Und auch wenn es damals glimpflich für mich ausging, so kann ich mich doch bis heute an den Schreck erinnern, an den Moment, in dem ich erkannte, dass ich die ganze Zeit auf Reserve fuhr und nun wohl auch diese erschöpft war.
Wir, auf Reserve
Wenn ich in diesen Tagen mit Menschen spreche, wenn ich die Nachrichten lese, wenn ich mir vorstelle, was man in hundert Jahren über uns sagen wird, dann komme ich nicht umhin, an meine Tank-Panik im Trabbi zu denken.
Kann es sein, dass unsere Zeit abläuft, dass wir, ohne es zu wissen, bereits auf Reserve fahren?
Und ich frage es für uns, für viele verschiedene Bedeutungen des Wortes »uns«: als Gesellschaft, als Land, als »der Westen« mit seinen »Werten«: Wie sicher sind wir, dass wir nicht versehentlich bereits den Schalter auf »Reserve« umgestellt haben, und dass unser niedliches Pappauto mit den letzten Tropfen der Benzin-Öl-Mischung durch die schöne neue Welt tuckert? Hat der Motor nicht längst zu stottern und zu spucken begonnen?
Wenn uns plötzlich bewusst würde, dass wir längst »auf Reserve fahren«, dass unsere Zeit und Möglichkeiten eigentlich schon abgelaufen sind, dann würde ich heute zumindest die Aussicht genießen und mit lieben Menschen etwas Schönes unternehmen.
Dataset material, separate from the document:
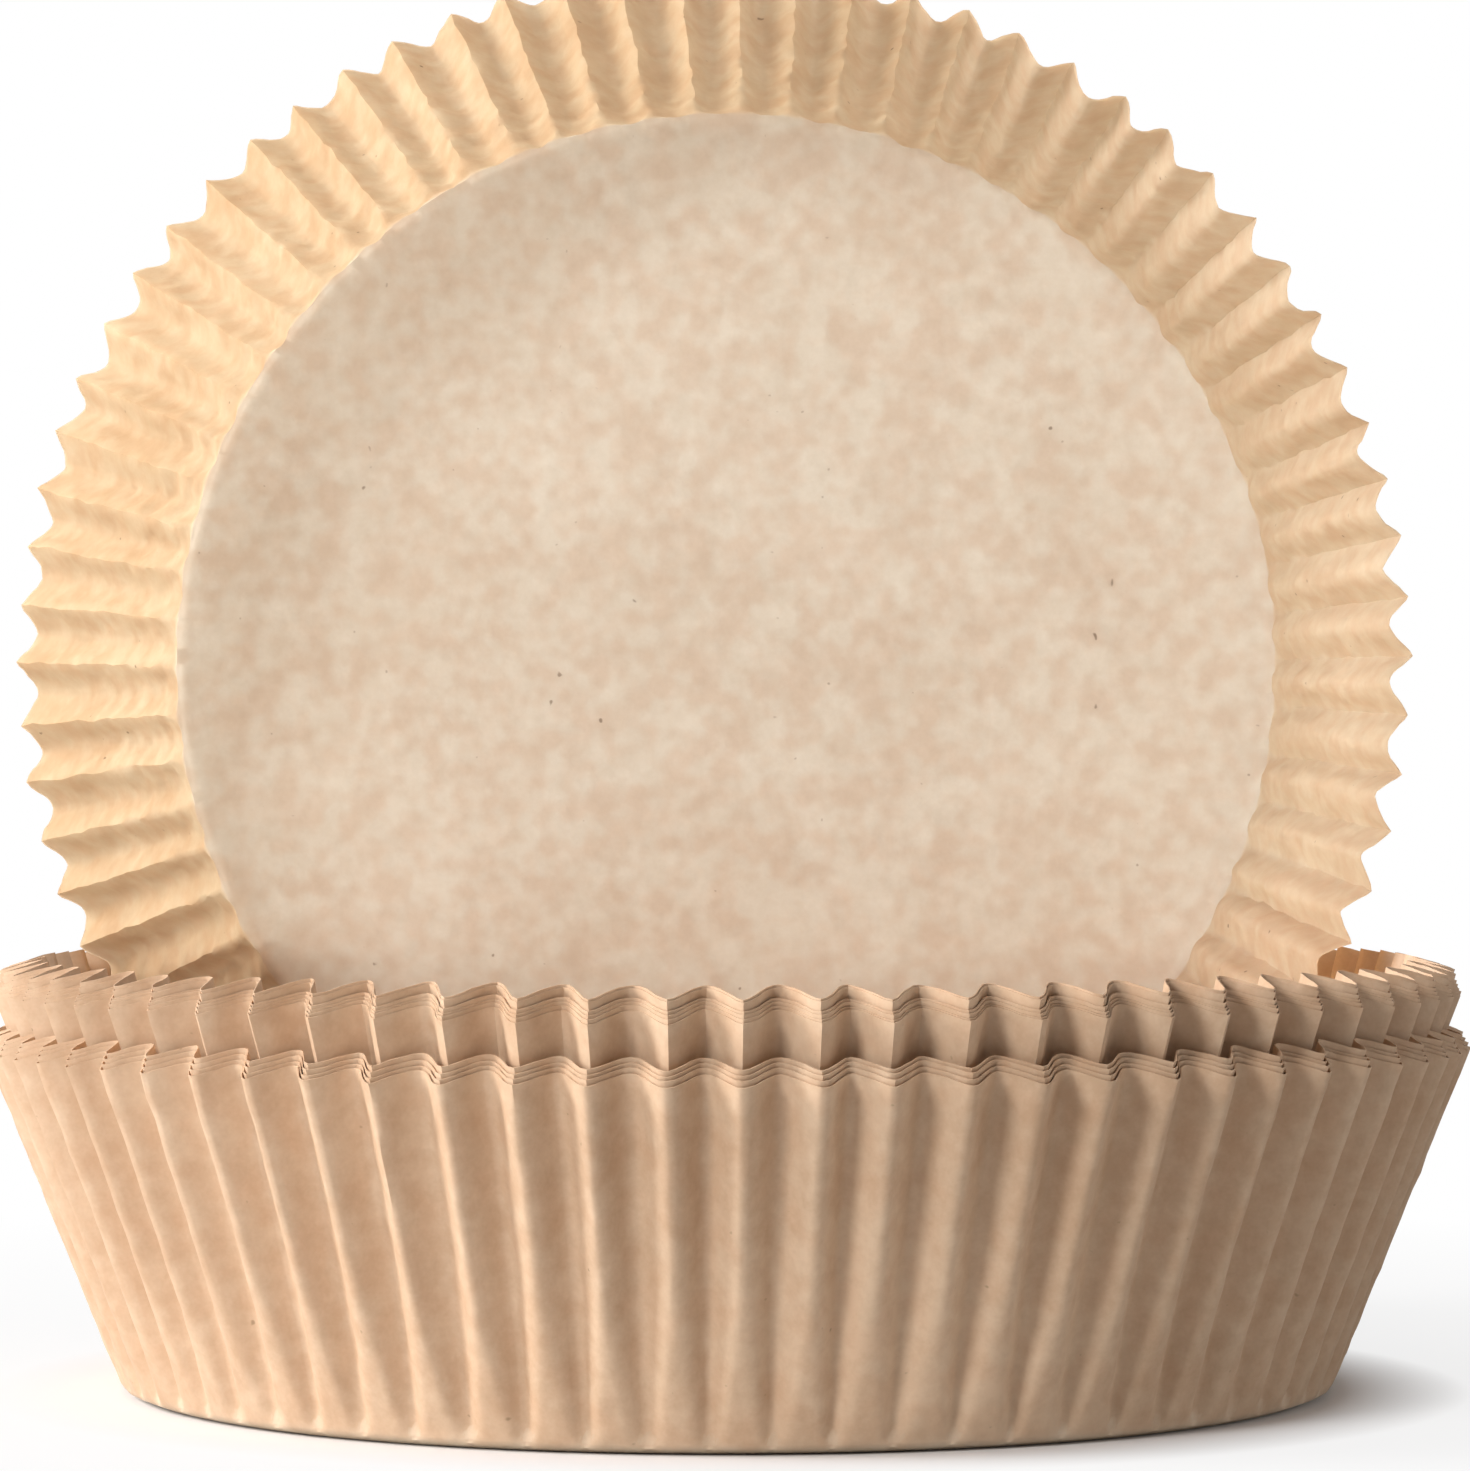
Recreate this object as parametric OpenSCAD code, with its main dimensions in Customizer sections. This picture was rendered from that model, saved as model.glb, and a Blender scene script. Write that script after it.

Der Tag soll seine Stunden wert gewesen sein.
Vielleicht taucht ja plötzlich eine Tankstelle auf – vielleicht nicht.
Jeder Kilometer unserer Fahrt kommt nur einmal, jede Minute ist uns nur einmal geschenkt, und wenn wir tatsächlich längst auf Reserve fahren sollten, dann ist jede Minute umso wertvoller.